The popular view is that it's the quest to build an intelligent machine. This raises a number of questions.
These shade into questions about the nature of intelligence in general. Are there some characteristics that any intelligence, whether man, machine, or Martian, must have? In an essay on communication with extraterrestrial intelligence, Marvin Minsky in Why intelligent aliens will be intelligible (photocopy M131 in the library), has argued that there are - that any intelligence will divide the world into things versus actions and events, will have a notion of plan and goal, and will even have some idea of economics! Minsky believes the latter to be necessary whenever there is a limit on one's resources, which is always.
So which properties of our minds are universal? Surprisingly to
those who see computers as coldly logical machines, the fact that
we make mistakes, including mistakes in perceptual interpretation,
is almost certainly one; and any intelligent machine will also do so.
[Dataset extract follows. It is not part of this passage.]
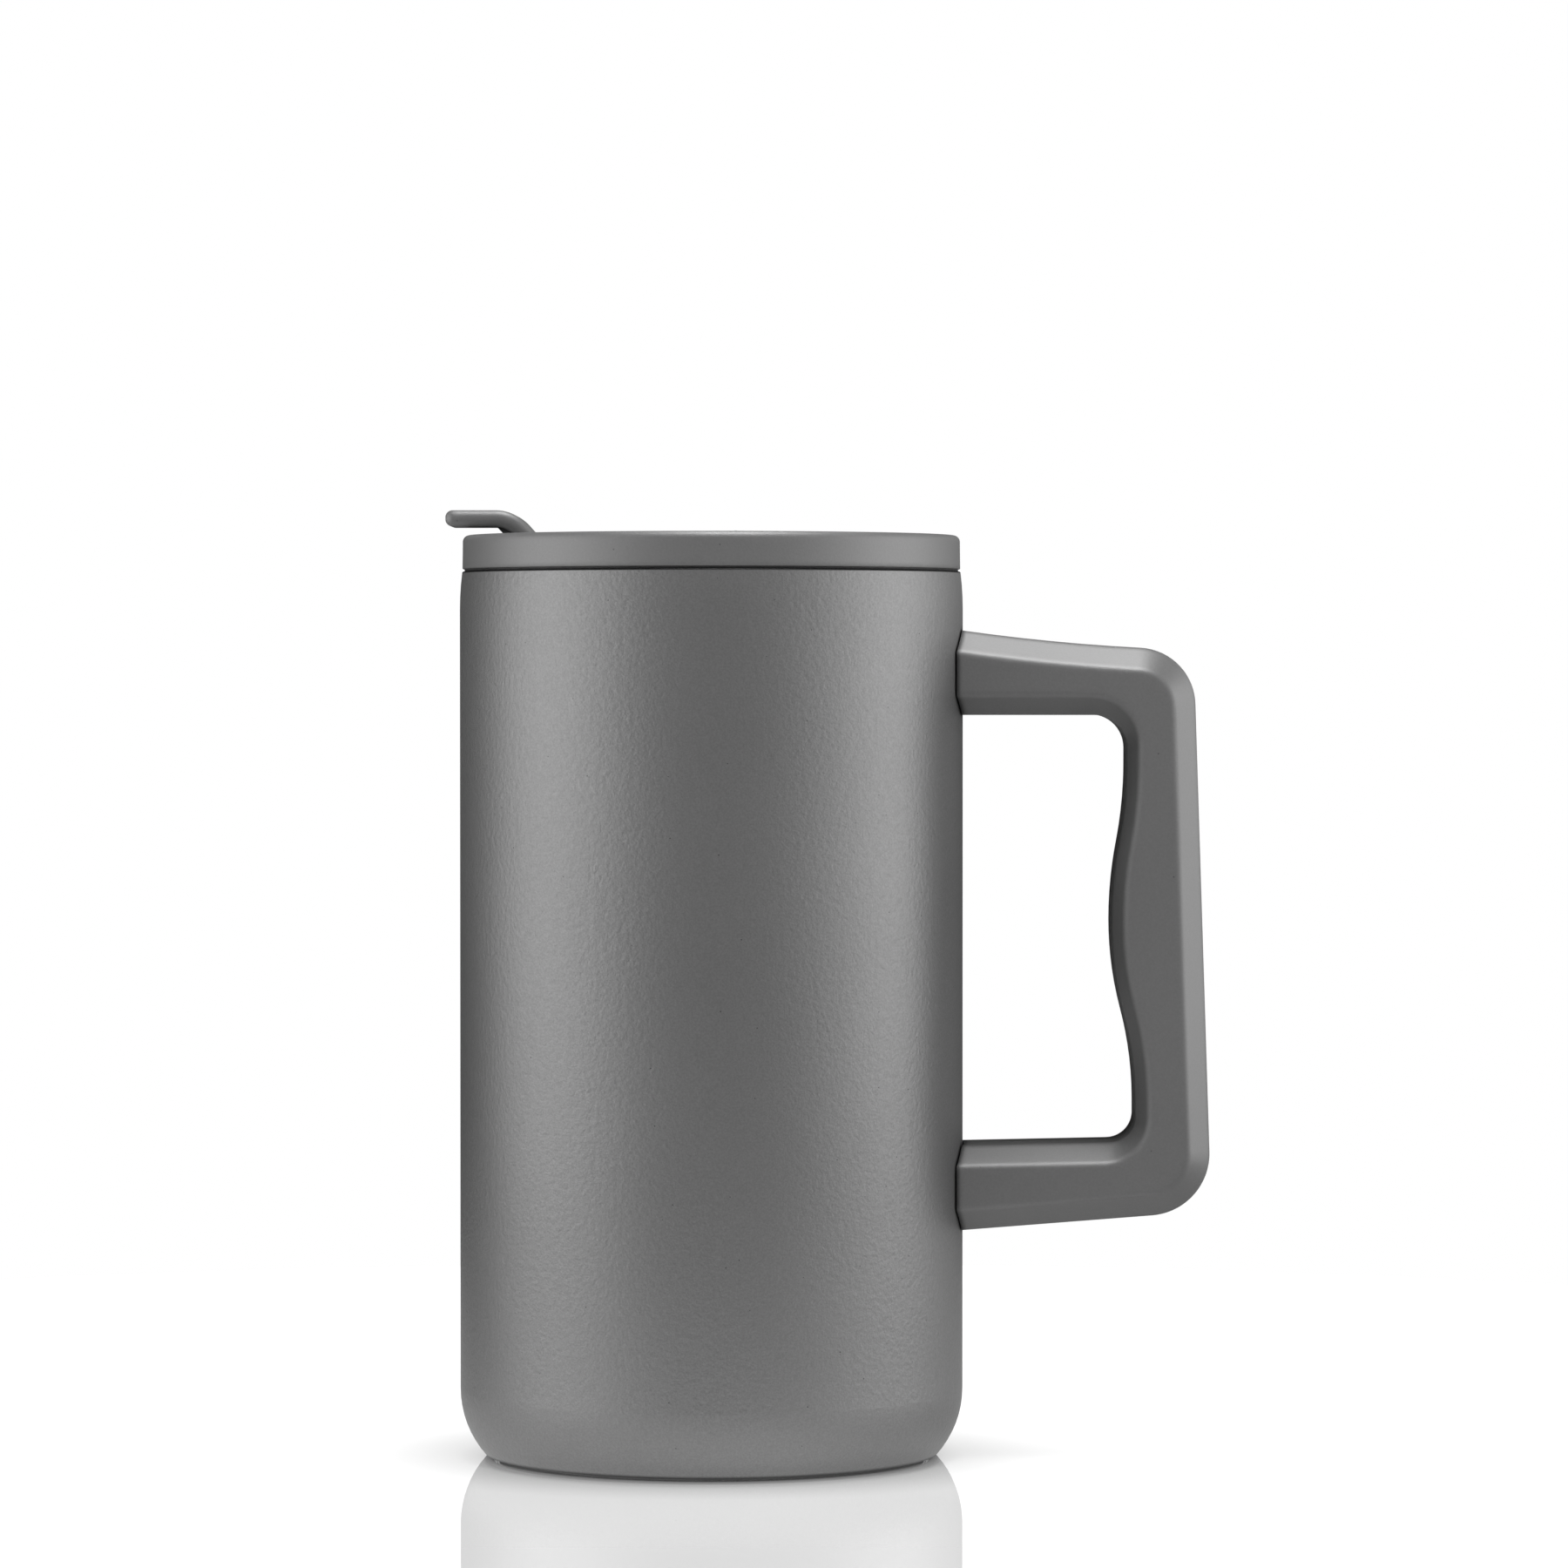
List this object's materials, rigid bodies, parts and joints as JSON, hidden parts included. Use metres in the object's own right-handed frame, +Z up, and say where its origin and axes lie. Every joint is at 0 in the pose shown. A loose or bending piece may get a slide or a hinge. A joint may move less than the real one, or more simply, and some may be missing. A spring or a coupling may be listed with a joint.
{
  "type": "insulated growler mug",
  "caption": "Tall double-wall steel growler mug with a bolt-on D handle and a press-in lid with a flip tab over the spout.",
  "frame": {"origin": "centre of the base, on the surface that the mug stands on", "axes": "+Z up along the mug's axis, +X towards the handle, so the flip tab is at -X"},
  "size_m": [0.1845, 0.122, 0.2292],
  "materials": {
    "body_coating": "fine orange-peel powder coat, satin",
    "liner_steel": "fine circumferential brushing",
    "base_steel": "spun, bare",
    "bracket_steel": "bare sheet",
    "fastener_steel": "bright stainless",
    "getter_alloy": "sintered",
    "seal_glass": "fused glass bead",
    "handle_plastic": "fine matte moulding",
    "lid_plastic": "fine matte moulding",
    "cap_plastic": "fine matte moulding",
    "plug_plastic": "satin moulding",
    "seal_silicone": "soft silicone",
    "base_silicone": "soft silicone"
  },
  "bodies": {
    "mug": {"outer_shell": "body_coating", "inner_vessel": "liner_steel", "inner_vessel_bottom": "liner_steel", "outer_base_pan": "liner_steel", "vacuum_seal_bead": "seal_glass", "getter_bracket": "liner_steel", "getter_pellet": "getter_alloy", "base_cap": "base_steel", "base_pad": "base_silicone", "upper_handle_bracket": "bracket_steel", "lower_handle_bracket": "bracket_steel", "handle_front_shell": "handle_plastic", "handle_rear_shell": "handle_plastic", "handle_screws": "fastener_steel", "screw_plugs": "handle_plastic"},
    "lid": {"lid_cover": "lid_plastic", "lid_plug": "plug_plastic", "lid_gasket": "seal_silicone", "hinge_pin": "fastener_steel"},
    "flip_cap": {"flip_cap": "cap_plastic", "spout_stopper": "seal_silicone", "vent_stopper": "seal_silicone"}
  },
  "joints": [
    {"name": "lid_lift", "type": "slide", "parent": "mug", "child": "lid", "axis": [0, 0, 1], "range_m": [0, 0.08]},
    {"name": "cap_hinge", "type": "hinge", "parent": "lid", "child": "flip_cap", "pos_m": [0.006, 0, 0.2219], "axis": [0, 1, 0], "range_deg": [0, 165]}
  ]
}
In the early days of computing, it seemed that one might be able
to solve many problems just by blind search, trying out all
possible solutions. In fact, the time taken to solve almost
any interesting problem by this method grows exponentially with the
size of the problem - the so-called combinatorial explosion, which
I refer to when discussing chess. Work in game-playing, translation,
and planning, amongst other fields, soon demonstrated that blind search isn't
feasible except for very tiny problems. Instead, computer programs,
like us, need to rely on cleverly coded real-world knowledge, on
special tricks, on heuristics or rules of thumb that work most
of the time but not always. In perceptual interpretation,
it's often necessary to hypothesise on the basis of incomplete data.